What lies from the line containing "for name, piece" through the line containing "points = [vertex.co"? Print exactly those lines, with both ends, and no others.
----- INFORMATION PROVIDED
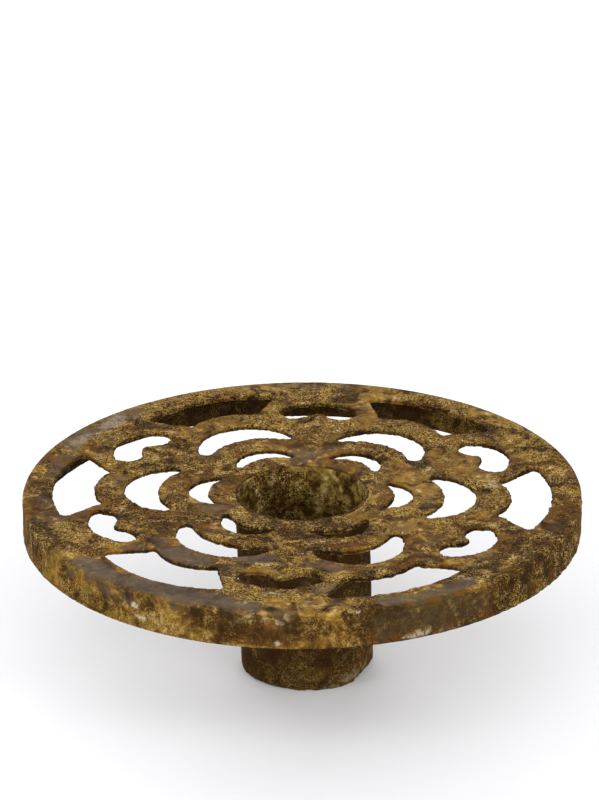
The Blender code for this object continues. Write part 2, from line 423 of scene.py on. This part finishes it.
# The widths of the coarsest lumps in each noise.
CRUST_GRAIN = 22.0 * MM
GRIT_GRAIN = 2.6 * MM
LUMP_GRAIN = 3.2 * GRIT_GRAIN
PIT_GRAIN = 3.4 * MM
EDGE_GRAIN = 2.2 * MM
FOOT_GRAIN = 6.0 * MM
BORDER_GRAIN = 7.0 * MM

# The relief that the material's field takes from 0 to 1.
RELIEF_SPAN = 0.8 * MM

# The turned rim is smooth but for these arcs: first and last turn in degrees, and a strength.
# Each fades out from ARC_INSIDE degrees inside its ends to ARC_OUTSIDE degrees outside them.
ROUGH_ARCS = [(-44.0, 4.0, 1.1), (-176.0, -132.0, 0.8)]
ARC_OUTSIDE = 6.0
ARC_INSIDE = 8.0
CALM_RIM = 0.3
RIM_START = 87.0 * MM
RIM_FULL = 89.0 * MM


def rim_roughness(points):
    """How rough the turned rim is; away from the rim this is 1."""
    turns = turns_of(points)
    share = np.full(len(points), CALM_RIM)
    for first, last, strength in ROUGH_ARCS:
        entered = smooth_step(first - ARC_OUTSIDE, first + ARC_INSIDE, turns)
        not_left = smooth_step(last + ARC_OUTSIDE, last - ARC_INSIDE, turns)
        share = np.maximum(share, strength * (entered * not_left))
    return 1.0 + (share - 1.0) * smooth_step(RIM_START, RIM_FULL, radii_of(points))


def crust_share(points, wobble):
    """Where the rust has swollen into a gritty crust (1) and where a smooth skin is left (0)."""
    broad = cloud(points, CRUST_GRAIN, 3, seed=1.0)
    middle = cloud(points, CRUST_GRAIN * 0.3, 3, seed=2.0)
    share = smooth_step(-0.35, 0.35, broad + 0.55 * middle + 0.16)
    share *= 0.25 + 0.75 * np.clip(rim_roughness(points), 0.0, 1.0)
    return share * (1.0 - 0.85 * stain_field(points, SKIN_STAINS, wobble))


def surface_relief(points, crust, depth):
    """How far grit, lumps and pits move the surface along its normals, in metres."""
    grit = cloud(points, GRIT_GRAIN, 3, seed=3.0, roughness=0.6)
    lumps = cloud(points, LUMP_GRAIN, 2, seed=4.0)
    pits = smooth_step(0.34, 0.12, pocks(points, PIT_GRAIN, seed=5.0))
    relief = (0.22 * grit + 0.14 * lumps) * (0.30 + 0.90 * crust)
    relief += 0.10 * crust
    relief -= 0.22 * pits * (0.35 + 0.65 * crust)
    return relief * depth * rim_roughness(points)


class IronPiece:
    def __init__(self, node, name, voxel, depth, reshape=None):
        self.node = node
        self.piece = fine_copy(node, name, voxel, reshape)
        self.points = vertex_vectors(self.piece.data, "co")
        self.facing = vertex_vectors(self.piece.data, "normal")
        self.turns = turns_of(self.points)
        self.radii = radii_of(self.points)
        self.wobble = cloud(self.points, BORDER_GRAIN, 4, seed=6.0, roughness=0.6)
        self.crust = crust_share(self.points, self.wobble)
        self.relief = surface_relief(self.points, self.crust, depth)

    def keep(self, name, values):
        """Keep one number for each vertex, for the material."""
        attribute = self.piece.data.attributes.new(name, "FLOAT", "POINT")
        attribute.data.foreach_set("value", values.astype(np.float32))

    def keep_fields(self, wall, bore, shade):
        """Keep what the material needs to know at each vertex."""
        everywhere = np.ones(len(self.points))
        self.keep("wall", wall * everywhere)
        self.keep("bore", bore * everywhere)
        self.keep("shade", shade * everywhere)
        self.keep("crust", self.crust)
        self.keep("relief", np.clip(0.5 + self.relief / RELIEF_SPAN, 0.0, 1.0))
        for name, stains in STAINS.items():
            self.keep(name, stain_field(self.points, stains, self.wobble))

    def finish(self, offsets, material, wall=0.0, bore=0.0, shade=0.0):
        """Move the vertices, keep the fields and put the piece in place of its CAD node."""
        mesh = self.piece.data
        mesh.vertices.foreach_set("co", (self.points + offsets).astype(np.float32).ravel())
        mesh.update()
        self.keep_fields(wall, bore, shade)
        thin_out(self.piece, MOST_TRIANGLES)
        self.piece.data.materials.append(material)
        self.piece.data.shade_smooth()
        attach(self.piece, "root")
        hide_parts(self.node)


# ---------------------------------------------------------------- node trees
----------
----- INFORMATION PROVIDED
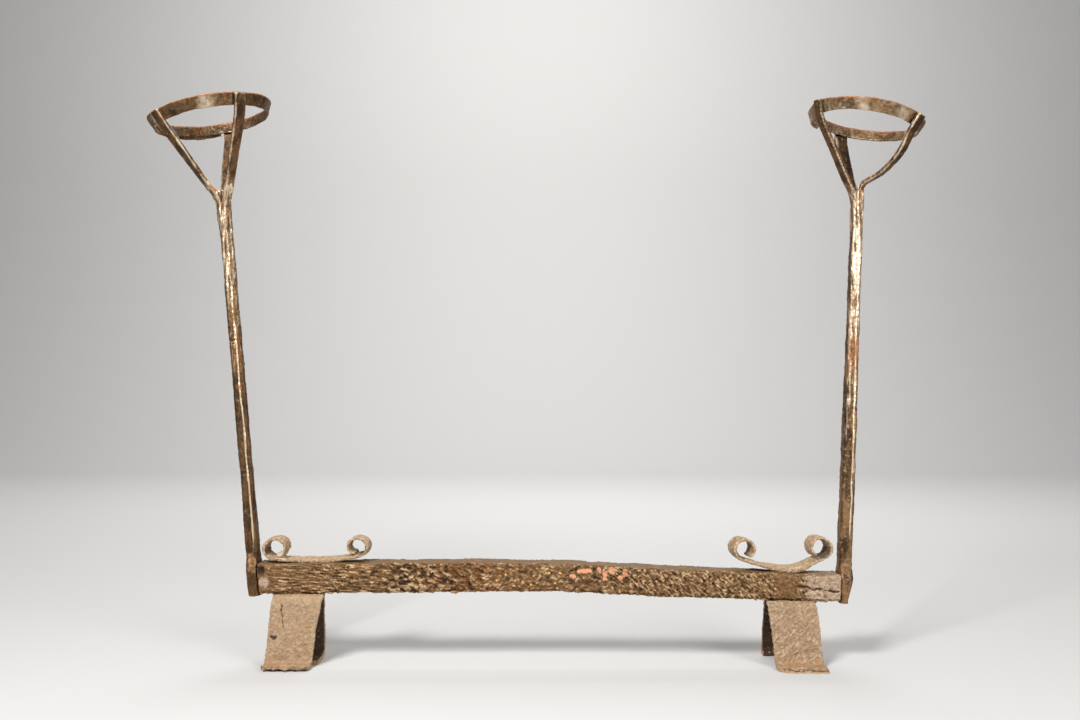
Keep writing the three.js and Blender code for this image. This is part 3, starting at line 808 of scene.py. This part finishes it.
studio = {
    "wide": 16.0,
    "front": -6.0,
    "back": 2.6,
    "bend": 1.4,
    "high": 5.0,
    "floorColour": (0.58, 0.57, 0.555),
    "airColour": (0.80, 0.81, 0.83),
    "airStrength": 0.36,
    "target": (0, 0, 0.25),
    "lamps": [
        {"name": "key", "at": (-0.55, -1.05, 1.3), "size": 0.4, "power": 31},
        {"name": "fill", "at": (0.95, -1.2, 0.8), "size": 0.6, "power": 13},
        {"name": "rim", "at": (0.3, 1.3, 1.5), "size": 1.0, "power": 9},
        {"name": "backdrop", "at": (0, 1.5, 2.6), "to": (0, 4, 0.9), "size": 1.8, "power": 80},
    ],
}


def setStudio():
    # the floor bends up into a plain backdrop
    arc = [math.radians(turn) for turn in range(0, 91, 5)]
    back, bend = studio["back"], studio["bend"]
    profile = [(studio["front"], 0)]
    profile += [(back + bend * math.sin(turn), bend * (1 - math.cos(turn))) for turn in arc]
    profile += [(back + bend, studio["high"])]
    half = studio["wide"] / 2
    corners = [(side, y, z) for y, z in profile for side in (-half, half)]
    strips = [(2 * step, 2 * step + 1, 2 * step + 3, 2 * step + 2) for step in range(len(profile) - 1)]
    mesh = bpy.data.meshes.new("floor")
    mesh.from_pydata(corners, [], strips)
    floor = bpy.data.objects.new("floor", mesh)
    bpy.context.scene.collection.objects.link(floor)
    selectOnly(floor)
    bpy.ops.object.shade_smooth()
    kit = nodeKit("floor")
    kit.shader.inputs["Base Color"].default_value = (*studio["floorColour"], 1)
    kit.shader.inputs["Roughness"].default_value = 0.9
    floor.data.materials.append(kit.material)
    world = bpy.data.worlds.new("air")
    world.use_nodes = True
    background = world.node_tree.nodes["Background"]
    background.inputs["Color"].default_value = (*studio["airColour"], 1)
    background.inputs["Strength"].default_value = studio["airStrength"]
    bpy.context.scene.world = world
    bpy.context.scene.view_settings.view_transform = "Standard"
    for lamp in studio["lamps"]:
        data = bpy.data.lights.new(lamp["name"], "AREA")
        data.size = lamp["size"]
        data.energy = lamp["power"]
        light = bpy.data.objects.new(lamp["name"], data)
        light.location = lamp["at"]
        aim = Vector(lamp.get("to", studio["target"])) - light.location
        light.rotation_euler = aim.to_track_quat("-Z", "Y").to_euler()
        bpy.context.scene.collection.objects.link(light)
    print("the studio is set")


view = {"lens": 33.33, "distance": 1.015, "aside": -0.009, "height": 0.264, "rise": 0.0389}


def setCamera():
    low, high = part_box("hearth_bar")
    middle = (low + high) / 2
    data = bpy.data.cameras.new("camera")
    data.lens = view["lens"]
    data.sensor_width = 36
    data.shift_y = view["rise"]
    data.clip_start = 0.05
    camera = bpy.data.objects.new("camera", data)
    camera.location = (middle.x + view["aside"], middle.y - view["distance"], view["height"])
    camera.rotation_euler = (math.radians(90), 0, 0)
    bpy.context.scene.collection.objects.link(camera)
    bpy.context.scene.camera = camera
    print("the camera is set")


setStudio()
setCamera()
----------
----- INFORMATION PROVIDED
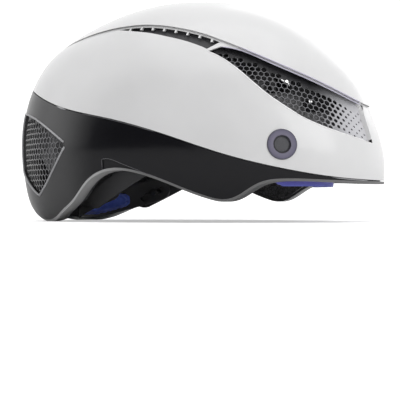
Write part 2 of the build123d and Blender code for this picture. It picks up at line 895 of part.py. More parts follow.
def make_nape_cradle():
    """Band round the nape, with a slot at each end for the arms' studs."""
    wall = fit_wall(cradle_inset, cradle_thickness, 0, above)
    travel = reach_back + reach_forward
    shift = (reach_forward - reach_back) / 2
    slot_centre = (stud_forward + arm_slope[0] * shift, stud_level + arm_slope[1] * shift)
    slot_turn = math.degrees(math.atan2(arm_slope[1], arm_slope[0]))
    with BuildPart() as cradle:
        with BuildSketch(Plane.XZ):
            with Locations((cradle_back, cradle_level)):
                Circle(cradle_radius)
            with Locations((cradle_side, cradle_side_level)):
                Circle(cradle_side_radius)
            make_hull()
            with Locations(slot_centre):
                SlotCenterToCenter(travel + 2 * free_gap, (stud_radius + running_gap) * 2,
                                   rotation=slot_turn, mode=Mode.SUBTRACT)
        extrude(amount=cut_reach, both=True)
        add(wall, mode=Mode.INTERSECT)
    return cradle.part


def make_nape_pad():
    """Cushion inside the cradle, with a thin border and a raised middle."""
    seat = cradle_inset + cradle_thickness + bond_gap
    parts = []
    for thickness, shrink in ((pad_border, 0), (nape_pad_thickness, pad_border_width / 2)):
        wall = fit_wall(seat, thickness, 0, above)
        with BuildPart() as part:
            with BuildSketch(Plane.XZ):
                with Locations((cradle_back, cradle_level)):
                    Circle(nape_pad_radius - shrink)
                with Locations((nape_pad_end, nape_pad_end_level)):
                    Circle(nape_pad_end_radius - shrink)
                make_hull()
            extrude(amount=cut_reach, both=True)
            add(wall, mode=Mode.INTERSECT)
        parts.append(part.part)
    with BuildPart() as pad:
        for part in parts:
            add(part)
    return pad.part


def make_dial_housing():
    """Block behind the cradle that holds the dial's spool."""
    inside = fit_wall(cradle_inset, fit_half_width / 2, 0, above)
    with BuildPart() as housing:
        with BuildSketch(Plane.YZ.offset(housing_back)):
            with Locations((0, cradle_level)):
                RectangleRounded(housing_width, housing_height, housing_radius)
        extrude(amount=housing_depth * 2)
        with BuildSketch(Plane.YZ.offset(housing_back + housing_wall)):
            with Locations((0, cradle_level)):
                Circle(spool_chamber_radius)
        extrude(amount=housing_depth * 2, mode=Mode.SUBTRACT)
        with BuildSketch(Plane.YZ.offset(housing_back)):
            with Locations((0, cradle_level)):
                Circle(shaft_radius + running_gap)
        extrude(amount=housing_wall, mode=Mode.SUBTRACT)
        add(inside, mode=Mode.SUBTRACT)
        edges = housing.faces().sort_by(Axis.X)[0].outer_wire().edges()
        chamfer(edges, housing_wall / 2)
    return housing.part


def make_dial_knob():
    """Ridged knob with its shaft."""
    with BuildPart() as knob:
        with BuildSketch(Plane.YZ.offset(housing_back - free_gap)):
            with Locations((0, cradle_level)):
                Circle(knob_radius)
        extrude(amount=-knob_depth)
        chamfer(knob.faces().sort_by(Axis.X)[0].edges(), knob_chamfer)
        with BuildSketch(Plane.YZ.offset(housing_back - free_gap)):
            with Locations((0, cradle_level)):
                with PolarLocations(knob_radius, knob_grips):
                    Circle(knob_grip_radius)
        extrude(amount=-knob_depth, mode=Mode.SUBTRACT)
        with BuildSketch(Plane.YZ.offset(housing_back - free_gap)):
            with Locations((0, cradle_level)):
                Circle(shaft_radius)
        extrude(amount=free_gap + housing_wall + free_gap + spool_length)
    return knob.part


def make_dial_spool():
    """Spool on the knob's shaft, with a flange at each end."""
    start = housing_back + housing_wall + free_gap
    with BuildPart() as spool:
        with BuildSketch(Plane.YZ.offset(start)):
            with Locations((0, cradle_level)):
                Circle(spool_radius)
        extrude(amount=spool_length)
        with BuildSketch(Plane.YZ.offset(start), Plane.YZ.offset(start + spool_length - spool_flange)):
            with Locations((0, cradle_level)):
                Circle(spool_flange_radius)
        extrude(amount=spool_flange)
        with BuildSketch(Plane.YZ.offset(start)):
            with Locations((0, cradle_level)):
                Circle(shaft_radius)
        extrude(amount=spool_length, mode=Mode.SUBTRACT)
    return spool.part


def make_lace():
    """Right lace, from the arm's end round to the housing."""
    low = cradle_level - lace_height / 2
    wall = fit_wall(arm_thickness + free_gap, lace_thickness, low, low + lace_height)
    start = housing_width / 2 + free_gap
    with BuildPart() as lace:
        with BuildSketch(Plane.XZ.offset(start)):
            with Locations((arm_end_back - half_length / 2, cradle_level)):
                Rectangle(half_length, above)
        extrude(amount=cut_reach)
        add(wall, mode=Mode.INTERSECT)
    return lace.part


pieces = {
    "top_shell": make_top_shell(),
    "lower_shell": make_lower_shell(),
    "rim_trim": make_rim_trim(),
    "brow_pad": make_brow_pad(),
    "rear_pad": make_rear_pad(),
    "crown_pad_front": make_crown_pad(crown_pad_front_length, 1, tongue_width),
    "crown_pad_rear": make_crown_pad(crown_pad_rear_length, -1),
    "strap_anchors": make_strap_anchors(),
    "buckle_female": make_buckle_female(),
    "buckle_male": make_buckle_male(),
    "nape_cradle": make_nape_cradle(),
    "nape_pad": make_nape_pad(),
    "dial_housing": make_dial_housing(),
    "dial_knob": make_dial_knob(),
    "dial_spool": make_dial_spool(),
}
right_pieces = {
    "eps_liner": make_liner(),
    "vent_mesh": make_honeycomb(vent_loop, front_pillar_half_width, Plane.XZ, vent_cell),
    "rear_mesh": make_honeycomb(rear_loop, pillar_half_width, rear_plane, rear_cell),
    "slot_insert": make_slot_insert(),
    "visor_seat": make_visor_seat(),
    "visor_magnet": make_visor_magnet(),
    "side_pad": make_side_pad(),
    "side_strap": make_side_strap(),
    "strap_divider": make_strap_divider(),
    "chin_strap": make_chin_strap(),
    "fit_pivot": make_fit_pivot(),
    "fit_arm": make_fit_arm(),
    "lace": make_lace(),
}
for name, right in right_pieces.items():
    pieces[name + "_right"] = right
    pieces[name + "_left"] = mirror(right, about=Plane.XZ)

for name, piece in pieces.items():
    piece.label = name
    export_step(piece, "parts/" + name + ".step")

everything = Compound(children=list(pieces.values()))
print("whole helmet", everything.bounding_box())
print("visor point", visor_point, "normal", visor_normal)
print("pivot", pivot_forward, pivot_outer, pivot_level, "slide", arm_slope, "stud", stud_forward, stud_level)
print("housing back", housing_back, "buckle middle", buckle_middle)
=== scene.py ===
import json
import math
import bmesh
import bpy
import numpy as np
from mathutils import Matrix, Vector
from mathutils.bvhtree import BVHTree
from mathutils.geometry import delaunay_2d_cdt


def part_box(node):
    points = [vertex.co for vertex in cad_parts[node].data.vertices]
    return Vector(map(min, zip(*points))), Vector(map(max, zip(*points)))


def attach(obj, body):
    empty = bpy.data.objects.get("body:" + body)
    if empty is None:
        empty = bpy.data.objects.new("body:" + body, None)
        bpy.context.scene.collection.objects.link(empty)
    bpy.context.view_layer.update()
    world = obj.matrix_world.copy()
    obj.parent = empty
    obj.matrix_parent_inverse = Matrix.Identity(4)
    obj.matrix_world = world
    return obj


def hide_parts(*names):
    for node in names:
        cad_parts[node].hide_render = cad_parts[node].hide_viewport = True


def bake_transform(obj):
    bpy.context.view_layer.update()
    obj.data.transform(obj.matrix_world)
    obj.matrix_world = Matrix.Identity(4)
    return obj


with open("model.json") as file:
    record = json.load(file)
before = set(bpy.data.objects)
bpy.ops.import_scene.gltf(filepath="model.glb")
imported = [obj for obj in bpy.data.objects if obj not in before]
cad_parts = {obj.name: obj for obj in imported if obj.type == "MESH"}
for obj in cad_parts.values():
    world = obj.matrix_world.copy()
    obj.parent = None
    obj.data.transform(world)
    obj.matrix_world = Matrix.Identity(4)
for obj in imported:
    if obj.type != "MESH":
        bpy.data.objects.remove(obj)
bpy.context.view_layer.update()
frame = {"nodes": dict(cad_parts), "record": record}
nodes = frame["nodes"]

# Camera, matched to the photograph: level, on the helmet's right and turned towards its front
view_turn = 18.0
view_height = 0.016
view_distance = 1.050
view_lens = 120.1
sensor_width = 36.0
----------
### REPLY
for name, piece in pieces.items():
    piece.label = name
    export_step(piece, "parts/" + name + ".step")

everything = Compound(children=list(pieces.values()))
print("whole helmet", everything.bounding_box())
print("visor point", visor_point, "normal", visor_normal)
print("pivot", pivot_forward, pivot_outer, pivot_level, "slide", arm_slope, "stud", stud_forward, stud_level)
print("housing back", housing_back, "buckle middle", buckle_middle)
=== scene.py ===
import json
import math
import bmesh
import bpy
import numpy as np
from mathutils import Matrix, Vector
from mathutils.bvhtree import BVHTree
from mathutils.geometry import delaunay_2d_cdt


def part_box(node):
    points = [vertex.co for vertex in cad_parts[node].data.vertices]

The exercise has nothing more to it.